Anya Bidwell · June 16, 2020

Following the police killings of George Floyd and Breonna Taylor, a nationwide movement for accountability and equality has found cross-ideological agreement that policing must change. At the forefront of this movement are proposals to abolish qualified immunity, the legal doctrine invented by the Supreme Court in 1982 that shields police and all other government officials from civil liability when they violate the Constitution. But to actually restore accountability, any proposal to end qualified immunity must apply equally to state, local, and federal officials.

With the Supreme Court refusing to reconsider the doctrine—and leaving in place outrageous circuit court opinions protecting police from intentional and reckless conduct—proposed legislative solutions are more important than ever. In recent weeks, lawmakers have reached across the aisle to introduce legislation to end qualified immunity. Currently there are two bills circulating in Congress—one introduced by Reps. Justin Amash and Ayanna Pressley, and one by Rep. Karen Bass, Sens. Cory Booker and Kamala Harris, and Rep. Jerrold Nadler. Although both bills would be a step in the right direction, both have a glaring flaw: they restore constitutional accountability to state police. Federal police are exempted entirely.

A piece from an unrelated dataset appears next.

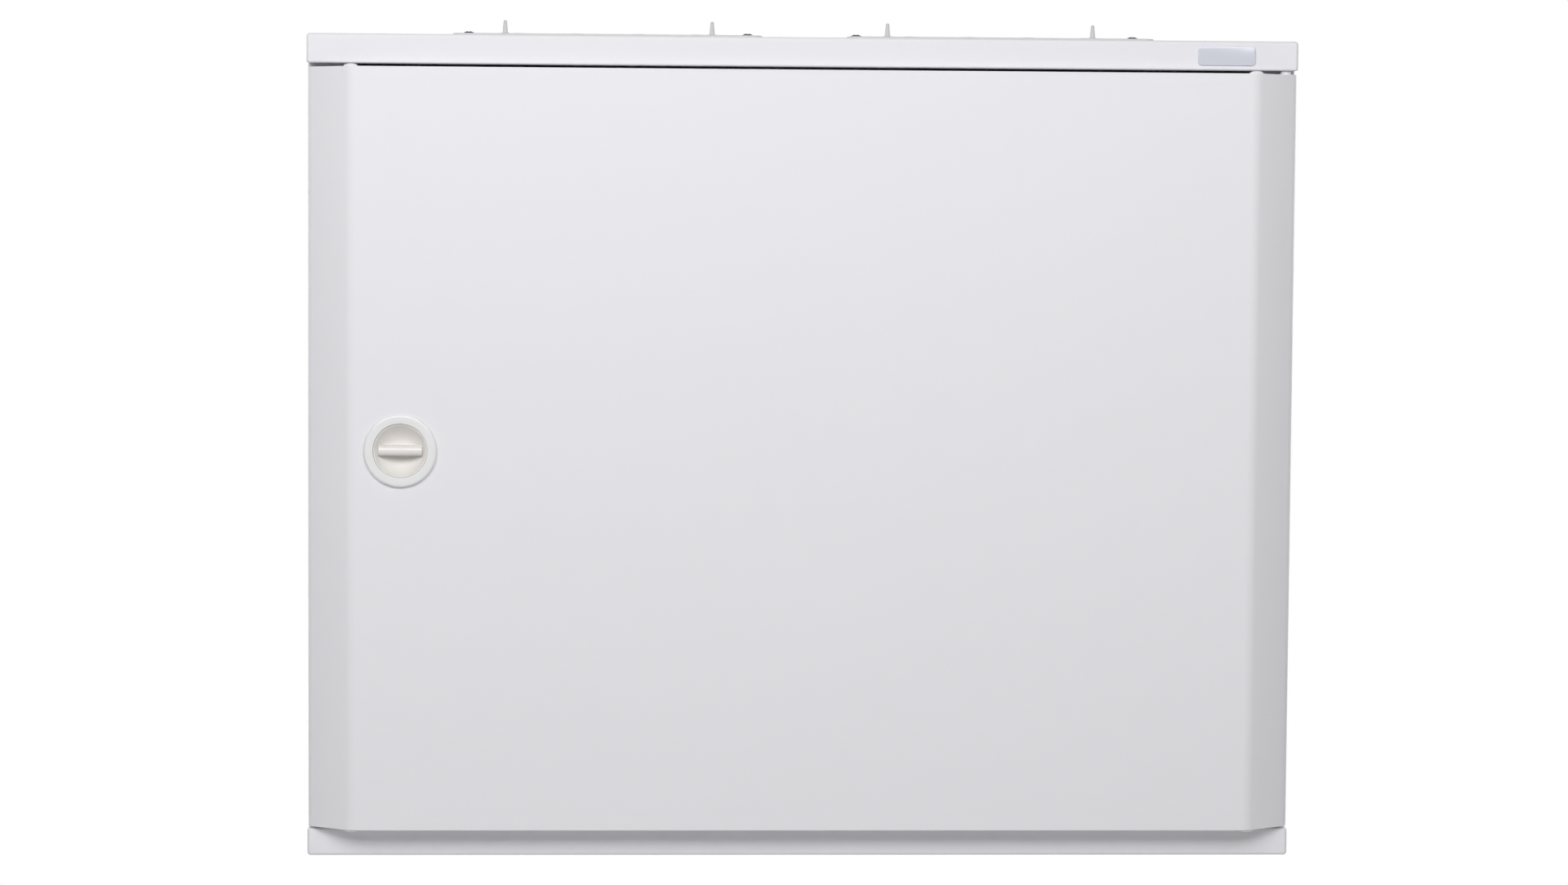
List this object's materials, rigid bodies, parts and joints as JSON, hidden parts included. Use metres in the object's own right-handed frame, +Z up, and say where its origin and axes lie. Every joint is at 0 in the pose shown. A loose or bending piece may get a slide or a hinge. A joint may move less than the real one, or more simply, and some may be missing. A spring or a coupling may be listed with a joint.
{
  "type": "residential load center",
  "caption": "Surface-mounted steel distribution board with a hinged bevelled door, quarter-turn latch, cable-entry membranes, breakers on rails and terminal bars.",
  "frame": {"origin": "centre of the back face, on the wall", "axes": "+X right along the width, +Y into the wall, +Z up; the door faces -Y"},
  "size_m": [0.578, 0.1246, 0.4925],
  "materials": {
    "powder_coat": "white powder coat, satin, light orange peel",
    "badge_plate": "domed, bare",
    "membrane": "soft light-grey moulding",
    "dark_steel": "dark zinc",
    "soft_stop": "matt",
    "zinc_steel": "bright zinc plate",
    "white_moulding": "satin moulding",
    "white_gloss": "glossy moulding",
    "device_grey": "fine spark-eroded texture",
    "brass_bar": "drawn bar",
    "insulator": "satin moulding",
    "copper": "bare punched copper",
    "lever_dark": "satin moulding",
    "button_yellow": "satin moulding"
  },
  "bodies": {
    "enclosure": {"back_box": "powder_coat", "badge": "badge_plate", "membrane_plate_left": "membrane", "membrane_plate_right": "membrane", "membrane_plate_screws": "dark_steel", "door_buffers": "soft_stop", "box_earth_stud": "zinc_steel", "hinge_pin_top": "zinc_steel", "hinge_pin_bottom": "zinc_steel", "carrier_rail_left": "zinc_steel", "carrier_rail_right": "zinc_steel", "din_rail_upper": "zinc_steel", "din_rail_lower": "zinc_steel", "carrier_screws": "zinc_steel", "cover_plate": "powder_coat", "cover_fasteners": "white_moulding", "blanking_strip_upper": "device_grey", "blanking_strip_lower": "device_grey", "neutral_bar": "brass_bar", "neutral_bar_screws": "brass_bar", "earth_bar": "brass_bar", "earth_bar_screws": "brass_bar", "terminal_holders": "insulator", "phase_comb": "copper", "comb_insulation": "insulator", "main_switch_case": "device_grey", "rcd_case": "device_grey", "mcb_case_1": "device_grey", "mcb_case_2": "device_grey", "mcb_case_3": "device_grey", "mcb_case_4": "device_grey", "mcb_case_5": "device_grey", "mcb_case_6": "device_grey", "mcb_case_7": "device_grey", "mcb_case_8": "device_grey", "mcb_case_9": "device_grey", "mcb_case_10": "device_grey"},
    "door": {"door": "powder_coat", "hinge_bushes": "white_moulding", "door_earth_stud": "zinc_steel", "latch_bezel": "white_gloss", "latch_nut": "zinc_steel"},
    "latch": {"latch_knob": "white_gloss", "latch_cam": "zinc_steel", "latch_cam_screw": "zinc_steel"},
    "main_switch_lever": {"main_switch_toggle": "lever_dark"},
    "rcd_lever": {"rcd_toggle": "lever_dark"},
    "test_button": {"rcd_test_button": "button_yellow"},
    "breaker_lever_1": {"mcb_toggle_1": "lever_dark"},
    "breaker_lever_2": {"mcb_toggle_2": "lever_dark"},
    "breaker_lever_3": {"mcb_toggle_3": "lever_dark"},
    "breaker_lever_4": {"mcb_toggle_4": "lever_dark"},
    "breaker_lever_5": {"mcb_toggle_5": "lever_dark"},
    "breaker_lever_6": {"mcb_toggle_6": "lever_dark"},
    "breaker_lever_7": {"mcb_toggle_7": "lever_dark"},
    "breaker_lever_8": {"mcb_toggle_8": "lever_dark"},
    "breaker_lever_9": {"mcb_toggle_9": "lever_dark"},
    "breaker_lever_10": {"mcb_toggle_10": "lever_dark"}
  },
  "joints": [
    {"name": "door_swing", "type": "hinge", "parent": "enclosure", "child": "door", "pos_m": [0.2822, -0.1005, 0], "axis": [0, 0, 1], "range_deg": [0, 150]},
    {"name": "latch_turn", "type": "hinge", "parent": "door", "child": "latch", "pos_m": [-0.2336, -0.11, -0.001], "axis": [0, 1, 0], "range_deg": [0, 90]},
    {"name": "main_switch_rock", "type": "hinge", "parent": "enclosure", "child": "main_switch_lever", "pos_m": [-0.18, -0.083, 0.075], "axis": [1, 0, 0], "range_deg": [0, 70]},
    {"name": "rcd_rock", "type": "hinge", "parent": "enclosure", "child": "rcd_lever", "pos_m": [-0.092, -0.083, 0.075], "axis": [1, 0, 0], "range_deg": [0, 70]},
    {"name": "rcd_test_press", "type": "slide", "parent": "enclosure", "child": "test_button", "axis": [0, 1, 0], "range_m": [0, 0.0012], "stiffness_N_per_m": 300},
    {"name": "breaker_rock_1", "type": "hinge", "parent": "enclosure", "child": "breaker_lever_1", "pos_m": [-0.063, -0.083, 0.075], "axis": [1, 0, 0], "range_deg": [0, 70]},
    {"name": "breaker_rock_2", "type": "hinge", "parent": "enclosure", "child": "breaker_lever_2", "pos_m": [-0.045, -0.083, 0.075], "axis": [1, 0, 0], "range_deg": [0, 70]},
    {"name": "breaker_rock_3", "type": "hinge", "parent": "enclosure", "child": "breaker_lever_3", "pos_m": [-0.027, -0.083, 0.075], "axis": [1, 0, 0], "range_deg": [0, 70]},
    {"name": "breaker_rock_4", "type": "hinge", "parent": "enclosure", "child": "breaker_lever_4", "pos_m": [-0.009, -0.083, 0.075], "axis": [1, 0, 0], "range_deg": [0, 70]},
    {"name": "breaker_rock_5", "type": "hinge", "parent": "enclosure", "child": "breaker_lever_5", "pos_m": [0.009, -0.083, 0.075], "axis": [1, 0, 0], "range_deg": [0, 70]},
    {"name": "breaker_rock_6", "type": "hinge", "parent": "enclosure", "child": "breaker_lever_6", "pos_m": [0.027, -0.083, 0.075], "axis": [1, 0, 0], "range_deg": [0, 70]},
    {"name": "breaker_rock_7", "type": "hinge", "parent": "enclosure", "child": "breaker_lever_7", "pos_m": [-0.207, -0.083, -0.075], "axis": [1, 0, 0], "range_deg": [0, 70]},
    {"name": "breaker_rock_8", "type": "hinge", "parent": "enclosure", "child": "breaker_lever_8", "pos_m": [-0.189, -0.083, -0.075], "axis": [1, 0, 0], "range_deg": [0, 70]},
    {"name": "breaker_rock_9", "type": "hinge", "parent": "enclosure", "child": "breaker_lever_9", "pos_m": [-0.171, -0.083, -0.075], "axis": [1, 0, 0], "range_deg": [0, 70]},
    {"name": "breaker_rock_10", "type": "hinge", "parent": "enclosure", "child": "breaker_lever_10", "pos_m": [-0.153, -0.083, -0.075], "axis": [1, 0, 0], "range_deg": [0, 70]}
  ]
}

“Qualified immunity allows both state and federal officers to sidestep the Constitution. But the bills currently on the table only remove immunity for state officers, meaning that federal officers can continue to violate the Constitution without consequence,” said Institute for Justice attorney Anya Bidwell. “A world with some accountability is better than one with none. But Congress should apply the Constitution to federal police and state police alike. No one should be above the law,” added Patrick Jaicomo, also a lawyer with IJ.

As many Americans have learned during the recent Black Lives Matter protests, the U.S. government employs a substantial number of police, ready to be deployed at a moment’s notice.  Since 2001, the ranks of federal law enforcement have been steadily increasing, with approximately 2,500 federal officers being added every year.

Moreover, if qualified immunity is still available to federal officers, it will incentivize a further proliferation of joint task forces staffed by both state and federal police. This murky cooperative format allows officers to pick and choose the rules and powers that are most favorable to them. About a thousand joint task forces operate nationwide, granting their members—often local officers cross-sworn as federal marshals—special protections. In a world where qualified immunity no longer shields those acting under a color of state law, membership on a joint task force would provide state officers with an option to avail themselves of the various special protections afforded federal officers, among them qualified immunity.

“This simply goes to show that it is just as important to remove qualified immunity as a barrier to recovery against federal officers as it is against state officers,” said Jaba Tsitsuashvili, an attorney with the Institute for Justice.

“Congress must make it clear that the Constitution applies to federal officers as much as it applies to state officers,” said Scott Bullock, IJ’s president and general counsel. “Unless there is a clear, universal rule on immunity, there is no promise of accountability for violations of constitutional rights.”